From South Carolina’s Waccamaw Neck south along the Atlantic Coast, all the way to Florida, dense forest and marshland run nearly continuously, and it is not so hard to imagine what this part of the American South might have looked like during the Pleistocene before humans arrived sometime towards the end of the last great glaciation, as much of the botanical assembly seems to have remained fairly stable—sprawling marshlands, salt and brackish grading into freshwater up the estuary-draining rivers, with vast stands of bald cypress in the swamps, longleaf pine a bit higher, and pocosins and Carolina bays threading throughout, the ecologies alternating between the very dense and the very open and grass-dominated. Somewhat harder to picture are the many changes, some quite rapid, in sea level and thus in overall topography and ecological composition, that have taken place here (and, of course, around the world) since the world’s plunge into ice ages over two million years ago, a period of climatic dynamism we still inhabit, albeit with the new addition of human-driven climatic change. Even harder to picture but wonderfully tantalizing is the incredible faunal diversity of the Pleistocene South, especially in the sheltered and generally equitable clime that stretches from southern Virginia down the coast to Florida and southeastern Georgia, the Appalachian Mountains and the Gulf Stream moderating the effects of the wall of ice only a few hundred miles to the north. Not only mammoths but mastodons and gomphotheres, to name only the proboscids, ranged across this ecologically complex landscape, along with horses, giant ground sloths, massive armadillos, large cats, canids, camelids, and a host of others great and small, some more typical of subtropical climates, others of more boreal ones, with many smaller species once extant in the Carolinas now restricted to more northern or southern regions.

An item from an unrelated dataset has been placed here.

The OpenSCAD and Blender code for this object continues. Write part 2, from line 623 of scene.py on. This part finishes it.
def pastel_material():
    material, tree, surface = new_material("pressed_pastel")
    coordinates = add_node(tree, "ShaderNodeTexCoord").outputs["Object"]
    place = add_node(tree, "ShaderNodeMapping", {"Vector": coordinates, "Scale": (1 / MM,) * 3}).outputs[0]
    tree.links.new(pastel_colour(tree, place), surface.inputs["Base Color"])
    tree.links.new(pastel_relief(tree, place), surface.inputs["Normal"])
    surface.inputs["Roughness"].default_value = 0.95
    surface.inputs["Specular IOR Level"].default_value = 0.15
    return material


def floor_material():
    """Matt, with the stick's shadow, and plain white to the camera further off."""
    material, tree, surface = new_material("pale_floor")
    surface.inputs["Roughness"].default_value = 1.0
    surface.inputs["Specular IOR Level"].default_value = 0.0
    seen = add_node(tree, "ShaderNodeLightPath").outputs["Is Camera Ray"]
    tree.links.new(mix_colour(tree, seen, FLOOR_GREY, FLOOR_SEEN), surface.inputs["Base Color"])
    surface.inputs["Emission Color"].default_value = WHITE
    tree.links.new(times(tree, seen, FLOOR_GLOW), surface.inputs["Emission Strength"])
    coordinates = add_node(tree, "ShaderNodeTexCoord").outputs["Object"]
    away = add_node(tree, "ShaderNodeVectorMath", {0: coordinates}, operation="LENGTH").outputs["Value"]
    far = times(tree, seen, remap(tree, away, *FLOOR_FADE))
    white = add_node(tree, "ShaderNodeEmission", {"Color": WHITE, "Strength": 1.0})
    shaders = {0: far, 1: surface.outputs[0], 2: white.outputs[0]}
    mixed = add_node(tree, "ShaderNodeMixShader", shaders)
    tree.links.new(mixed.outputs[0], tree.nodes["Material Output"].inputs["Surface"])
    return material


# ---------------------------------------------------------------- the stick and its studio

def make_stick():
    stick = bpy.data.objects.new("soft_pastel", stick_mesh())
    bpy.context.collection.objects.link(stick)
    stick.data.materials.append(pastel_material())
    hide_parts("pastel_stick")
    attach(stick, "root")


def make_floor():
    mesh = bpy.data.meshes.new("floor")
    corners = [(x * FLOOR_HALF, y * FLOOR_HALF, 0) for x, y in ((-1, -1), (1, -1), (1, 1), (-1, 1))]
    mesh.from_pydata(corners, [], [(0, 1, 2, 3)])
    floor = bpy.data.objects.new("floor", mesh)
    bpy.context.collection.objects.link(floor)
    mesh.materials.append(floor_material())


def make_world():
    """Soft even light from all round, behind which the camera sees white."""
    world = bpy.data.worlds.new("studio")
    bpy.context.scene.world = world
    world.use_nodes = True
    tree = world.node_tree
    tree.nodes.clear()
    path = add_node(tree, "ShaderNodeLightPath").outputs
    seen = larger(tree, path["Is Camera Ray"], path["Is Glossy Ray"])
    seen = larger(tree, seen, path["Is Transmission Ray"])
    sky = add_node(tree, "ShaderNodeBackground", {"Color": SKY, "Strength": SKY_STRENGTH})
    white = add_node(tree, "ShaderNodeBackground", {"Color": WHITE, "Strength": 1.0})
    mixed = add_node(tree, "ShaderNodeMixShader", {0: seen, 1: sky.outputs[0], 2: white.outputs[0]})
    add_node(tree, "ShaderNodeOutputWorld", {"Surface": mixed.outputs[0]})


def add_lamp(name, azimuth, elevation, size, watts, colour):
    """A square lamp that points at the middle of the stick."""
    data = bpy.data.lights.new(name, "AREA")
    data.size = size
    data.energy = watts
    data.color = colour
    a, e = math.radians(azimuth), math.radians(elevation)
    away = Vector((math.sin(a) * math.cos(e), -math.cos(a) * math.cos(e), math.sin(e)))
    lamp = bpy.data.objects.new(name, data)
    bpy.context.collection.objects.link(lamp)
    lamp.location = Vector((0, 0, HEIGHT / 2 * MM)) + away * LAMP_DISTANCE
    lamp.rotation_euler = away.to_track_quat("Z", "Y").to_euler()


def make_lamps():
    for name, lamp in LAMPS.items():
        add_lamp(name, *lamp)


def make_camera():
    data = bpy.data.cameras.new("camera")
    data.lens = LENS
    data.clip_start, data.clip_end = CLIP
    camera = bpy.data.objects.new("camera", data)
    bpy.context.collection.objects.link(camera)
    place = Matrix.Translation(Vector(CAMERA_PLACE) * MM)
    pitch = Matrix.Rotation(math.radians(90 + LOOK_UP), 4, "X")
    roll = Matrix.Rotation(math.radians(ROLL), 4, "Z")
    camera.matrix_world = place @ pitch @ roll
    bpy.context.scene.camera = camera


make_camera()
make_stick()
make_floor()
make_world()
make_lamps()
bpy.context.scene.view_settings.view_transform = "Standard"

The megafauna assemblies are almost entirely gone, of course, with only mid-sized exceptions such as white-tailed deer, black bears, and the alligators (the latter a denizen of the Pleistocene South as much as mammoths). Their traces linger in the ecological profiles of the region and in the morphologies of a number of trees, their seed-bearing structures and defenses evolutionary hold-overs from an era of megafaunal browsers and seed distributors. And here and there the fossils of these creatures crop out. One such place is, at least at the moment, the beach of a private community north of Georgetown on the Waccamaw Neck, the location of our family’s annual summer beach sojourn in the company of my wife’s extended family, members of which have been summering at Debordieu all the way back in the days it lay down a dirt road and hosted far more modest summer refugium than today. And so by that long-standing familial connection we have temporary access to the place, specifically a rented beach house hard against the Atlantic strand (and which is no doubt not long for this world, doomed to join the drowned Pleistocene coastal plain probably in our lifetime).

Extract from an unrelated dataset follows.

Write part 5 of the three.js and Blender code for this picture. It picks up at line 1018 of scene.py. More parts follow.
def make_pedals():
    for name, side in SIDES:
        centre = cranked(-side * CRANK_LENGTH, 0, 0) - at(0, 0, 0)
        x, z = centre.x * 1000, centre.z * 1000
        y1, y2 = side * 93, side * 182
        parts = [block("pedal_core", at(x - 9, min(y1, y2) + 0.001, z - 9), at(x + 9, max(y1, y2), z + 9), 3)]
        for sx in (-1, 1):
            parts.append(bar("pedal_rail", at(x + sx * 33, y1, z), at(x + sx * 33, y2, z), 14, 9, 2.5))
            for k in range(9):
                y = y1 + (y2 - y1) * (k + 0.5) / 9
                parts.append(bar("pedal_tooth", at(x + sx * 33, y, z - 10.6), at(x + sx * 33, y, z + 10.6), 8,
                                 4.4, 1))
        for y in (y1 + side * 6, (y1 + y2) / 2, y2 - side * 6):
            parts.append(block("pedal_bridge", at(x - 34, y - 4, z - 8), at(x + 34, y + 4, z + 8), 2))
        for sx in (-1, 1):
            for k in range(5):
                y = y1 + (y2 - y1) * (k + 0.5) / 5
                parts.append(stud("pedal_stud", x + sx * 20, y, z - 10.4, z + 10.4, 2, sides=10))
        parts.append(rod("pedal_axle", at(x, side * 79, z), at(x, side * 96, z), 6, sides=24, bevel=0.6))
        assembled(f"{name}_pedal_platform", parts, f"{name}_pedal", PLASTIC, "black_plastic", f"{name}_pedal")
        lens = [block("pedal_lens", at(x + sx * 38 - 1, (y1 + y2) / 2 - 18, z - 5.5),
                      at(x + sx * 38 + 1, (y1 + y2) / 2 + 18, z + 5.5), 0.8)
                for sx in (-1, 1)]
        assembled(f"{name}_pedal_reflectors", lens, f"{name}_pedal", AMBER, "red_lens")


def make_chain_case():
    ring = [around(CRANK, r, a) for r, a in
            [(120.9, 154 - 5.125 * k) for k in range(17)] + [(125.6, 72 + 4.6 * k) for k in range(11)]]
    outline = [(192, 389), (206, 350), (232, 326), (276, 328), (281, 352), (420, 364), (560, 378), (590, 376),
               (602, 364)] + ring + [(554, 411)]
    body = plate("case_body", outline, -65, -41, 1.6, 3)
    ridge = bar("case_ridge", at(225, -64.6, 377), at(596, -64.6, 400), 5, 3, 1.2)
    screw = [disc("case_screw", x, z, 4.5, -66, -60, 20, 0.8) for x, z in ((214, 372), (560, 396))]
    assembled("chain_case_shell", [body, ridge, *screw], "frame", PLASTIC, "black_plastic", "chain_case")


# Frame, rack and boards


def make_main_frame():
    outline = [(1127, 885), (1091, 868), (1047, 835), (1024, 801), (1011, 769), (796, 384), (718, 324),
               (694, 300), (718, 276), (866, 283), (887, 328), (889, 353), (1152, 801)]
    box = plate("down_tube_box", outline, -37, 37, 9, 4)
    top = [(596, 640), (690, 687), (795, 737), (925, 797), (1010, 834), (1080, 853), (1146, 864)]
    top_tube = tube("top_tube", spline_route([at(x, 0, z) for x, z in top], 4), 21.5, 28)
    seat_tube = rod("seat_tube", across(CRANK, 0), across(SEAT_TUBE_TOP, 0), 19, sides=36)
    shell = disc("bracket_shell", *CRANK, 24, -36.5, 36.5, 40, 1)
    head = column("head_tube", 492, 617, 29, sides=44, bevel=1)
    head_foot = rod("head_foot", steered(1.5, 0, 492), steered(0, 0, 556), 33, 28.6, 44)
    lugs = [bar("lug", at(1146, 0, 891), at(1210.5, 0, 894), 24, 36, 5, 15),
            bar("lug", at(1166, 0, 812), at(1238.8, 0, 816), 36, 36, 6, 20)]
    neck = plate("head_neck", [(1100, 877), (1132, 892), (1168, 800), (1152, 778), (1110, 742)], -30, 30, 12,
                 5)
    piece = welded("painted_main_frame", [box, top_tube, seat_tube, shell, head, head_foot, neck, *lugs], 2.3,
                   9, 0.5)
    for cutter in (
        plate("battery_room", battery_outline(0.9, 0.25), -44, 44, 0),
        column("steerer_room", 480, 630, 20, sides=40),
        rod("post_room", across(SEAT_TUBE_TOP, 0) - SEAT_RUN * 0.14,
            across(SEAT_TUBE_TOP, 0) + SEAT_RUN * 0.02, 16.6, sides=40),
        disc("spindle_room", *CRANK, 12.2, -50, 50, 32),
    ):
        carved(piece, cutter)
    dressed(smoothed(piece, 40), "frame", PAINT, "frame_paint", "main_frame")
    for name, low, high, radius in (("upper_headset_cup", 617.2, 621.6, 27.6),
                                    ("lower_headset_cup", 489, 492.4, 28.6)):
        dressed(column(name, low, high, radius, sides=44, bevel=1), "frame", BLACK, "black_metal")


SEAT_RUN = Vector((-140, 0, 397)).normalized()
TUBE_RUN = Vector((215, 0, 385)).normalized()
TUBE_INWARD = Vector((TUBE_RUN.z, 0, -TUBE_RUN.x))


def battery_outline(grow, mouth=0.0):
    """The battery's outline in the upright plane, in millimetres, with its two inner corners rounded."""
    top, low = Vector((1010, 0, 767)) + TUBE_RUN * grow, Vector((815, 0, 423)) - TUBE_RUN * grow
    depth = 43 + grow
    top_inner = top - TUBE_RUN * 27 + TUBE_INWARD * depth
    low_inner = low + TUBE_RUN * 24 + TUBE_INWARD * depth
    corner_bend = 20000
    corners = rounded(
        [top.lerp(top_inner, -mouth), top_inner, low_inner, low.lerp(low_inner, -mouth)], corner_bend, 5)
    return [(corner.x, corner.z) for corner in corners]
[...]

Debordieu Island is, to put it somewhat bluntly, not the sort of place to which I am used and which always feels like a visit to a foreign country; the houses proper which line the beach and back into the edges of the wildland surrounding are at least generally tasteful architecturally but otherwise are displays of absurd levels of wealth, restricted to the few who are permitted access and so between conspicuous and obscured consumption. There is something particularly exorbitant just in general about building on an extremely geologically active site, knowing that one good hurricane or a couple decades of sustained sea level rise are all that lie between your lavish property and the deep blue sea. That said, wealth and influence can buy a bit more provisional security against inevitable forces than might otherwise be available, and at Debordieu this has meant periodical attempts to stave the rising seas in the form of seawalls and of beach replenishment efforts. The unintended consequences of the latter, it turns out, permit delving into the deep past of the place, a past which underlies, literally, the shifting shore and which speaks of likely futures to come.

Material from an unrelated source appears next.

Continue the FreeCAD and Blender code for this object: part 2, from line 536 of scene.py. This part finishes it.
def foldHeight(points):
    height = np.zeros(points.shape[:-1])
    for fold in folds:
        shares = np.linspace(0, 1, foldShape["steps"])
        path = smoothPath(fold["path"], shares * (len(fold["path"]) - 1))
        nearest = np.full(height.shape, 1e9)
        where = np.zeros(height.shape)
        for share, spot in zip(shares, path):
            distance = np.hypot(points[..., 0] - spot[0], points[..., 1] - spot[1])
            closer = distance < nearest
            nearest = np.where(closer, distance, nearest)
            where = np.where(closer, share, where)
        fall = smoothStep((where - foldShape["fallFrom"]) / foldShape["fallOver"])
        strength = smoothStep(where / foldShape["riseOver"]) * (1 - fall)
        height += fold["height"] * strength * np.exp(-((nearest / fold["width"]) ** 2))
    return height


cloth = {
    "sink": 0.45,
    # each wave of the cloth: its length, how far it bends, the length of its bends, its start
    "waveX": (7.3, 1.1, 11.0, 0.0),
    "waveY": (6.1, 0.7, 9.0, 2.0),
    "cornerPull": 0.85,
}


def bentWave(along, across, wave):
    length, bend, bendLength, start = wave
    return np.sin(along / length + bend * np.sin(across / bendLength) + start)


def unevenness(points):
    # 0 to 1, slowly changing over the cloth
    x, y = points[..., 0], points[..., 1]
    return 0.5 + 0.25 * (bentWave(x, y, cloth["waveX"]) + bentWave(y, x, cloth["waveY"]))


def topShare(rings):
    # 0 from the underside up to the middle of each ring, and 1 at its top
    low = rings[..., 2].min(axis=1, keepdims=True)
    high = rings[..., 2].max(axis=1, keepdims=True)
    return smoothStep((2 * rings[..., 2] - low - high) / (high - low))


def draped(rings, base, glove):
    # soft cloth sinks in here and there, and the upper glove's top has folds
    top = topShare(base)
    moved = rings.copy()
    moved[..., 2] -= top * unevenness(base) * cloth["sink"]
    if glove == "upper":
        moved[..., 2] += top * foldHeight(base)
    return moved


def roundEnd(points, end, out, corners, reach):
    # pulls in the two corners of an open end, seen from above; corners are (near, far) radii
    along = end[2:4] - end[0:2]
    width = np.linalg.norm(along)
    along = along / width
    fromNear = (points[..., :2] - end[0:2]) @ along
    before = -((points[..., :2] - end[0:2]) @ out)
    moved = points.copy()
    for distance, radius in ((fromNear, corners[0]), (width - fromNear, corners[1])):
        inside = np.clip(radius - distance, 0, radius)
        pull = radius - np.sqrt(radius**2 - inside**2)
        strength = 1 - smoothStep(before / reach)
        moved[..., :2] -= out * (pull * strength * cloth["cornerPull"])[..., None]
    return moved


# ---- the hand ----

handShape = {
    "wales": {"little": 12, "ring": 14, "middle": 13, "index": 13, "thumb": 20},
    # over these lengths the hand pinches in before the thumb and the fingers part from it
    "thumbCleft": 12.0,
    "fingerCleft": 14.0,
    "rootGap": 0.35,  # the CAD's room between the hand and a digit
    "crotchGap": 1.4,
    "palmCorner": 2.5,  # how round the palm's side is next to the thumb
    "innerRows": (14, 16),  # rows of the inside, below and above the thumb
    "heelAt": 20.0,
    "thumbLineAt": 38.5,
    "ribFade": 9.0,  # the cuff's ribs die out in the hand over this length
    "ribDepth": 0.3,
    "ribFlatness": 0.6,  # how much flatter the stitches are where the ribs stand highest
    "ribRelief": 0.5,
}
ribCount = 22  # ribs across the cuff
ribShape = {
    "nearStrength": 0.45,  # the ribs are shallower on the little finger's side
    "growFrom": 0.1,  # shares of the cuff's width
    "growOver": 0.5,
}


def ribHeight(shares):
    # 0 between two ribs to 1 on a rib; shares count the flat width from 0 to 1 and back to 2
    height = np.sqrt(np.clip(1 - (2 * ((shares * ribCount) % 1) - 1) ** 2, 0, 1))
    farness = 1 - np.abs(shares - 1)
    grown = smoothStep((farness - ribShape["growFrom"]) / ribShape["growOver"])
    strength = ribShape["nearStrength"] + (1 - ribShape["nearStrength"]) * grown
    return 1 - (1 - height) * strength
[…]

I have been visiting the beach at Debordieu for years now, walking its length all the way to where a large salt marsh drains into the Atlantic, paddling the extensive marsh creeks and guts lying behind, swimming in the waves, wading out to the shipweck by the North Inlet, and for all that time I was oblivious to both the fossil wealth literally at my feet and to the geological history further underneath. This year, however, I was much more aware of the possibilities, and so upon arriving and heading out to the beach, I made sure to scan the waterline. Sure enough, within seconds of stepping out onto the sand I had espied a shark tooth, with terrestrial vertebrates following soon after; by the end of our stay I’d amassed a nice set of marine and terrestrial remains, albeit many the worse for a hundred thousand or so years’ worth of wear in river and sea. As it turned out, I had the beach replenishment efforts to thank, as the dredging had taken place a couple miles offshore, cutting down into deposits laid during the late Pleistocene, probably a quarter of a million to a hundred thousand years ago, during both periods of glacial expansion and retreat, resulting in marine and terrestrial animals fossilizing, with much older, reworked (that is, washed out in the past then redeposited, then exposed again in the present) shark material mixed in. The ancestral Pee Dee River, which today empties into the Atlantic a few miles to the south, once cut through here, and would have turned to estuary as marine transgressions rose with declining ice levels. The burr fish mouth plates, great white shark teeth, fish vertebrae, and other marine elements, mixed in with horse teeth, mammoth tooth fragments, and tortoise shell plates, among other elements, all stained a deep and shiny black, bear silent witness to the rise and fall and ultimate disappearance of these Ice Age worlds.
It’s a bit melancholy, to be honest, contemplating these lost creatures, given how relatively close they are to our own world, as well as the possibility that humans had something to do with their extinction (though this is contested and will probably never be entirely resolved). There is also a certain irony in their being exposed to human view due to industrial-scale actions taken to protect human investments from the consequences of human-drive climatic change (and contemporary human obsession with building right against the ocean shore).
That’s all for now—I think there’s a theme coalescing in the above, one of landscapes of loss and of persisting presence in the American South, a theme I hope to explore more in coming years, particularly as I continue to come to terms with my own personal history and place in this often tragic and complex tapestry of history and present. Like, I imagine, a lot of intellectually-minded Southerners I have long had an ambiguous relationship with my natal land, but increasingly recognize how inextricable my identity and imagination is from it, and the degree to which I both miss immersion in it and feel a responsibility for its future. Certainly, ‘I dont hate it,’ even if I can’t always love it or even really quite know what ‘it’ is.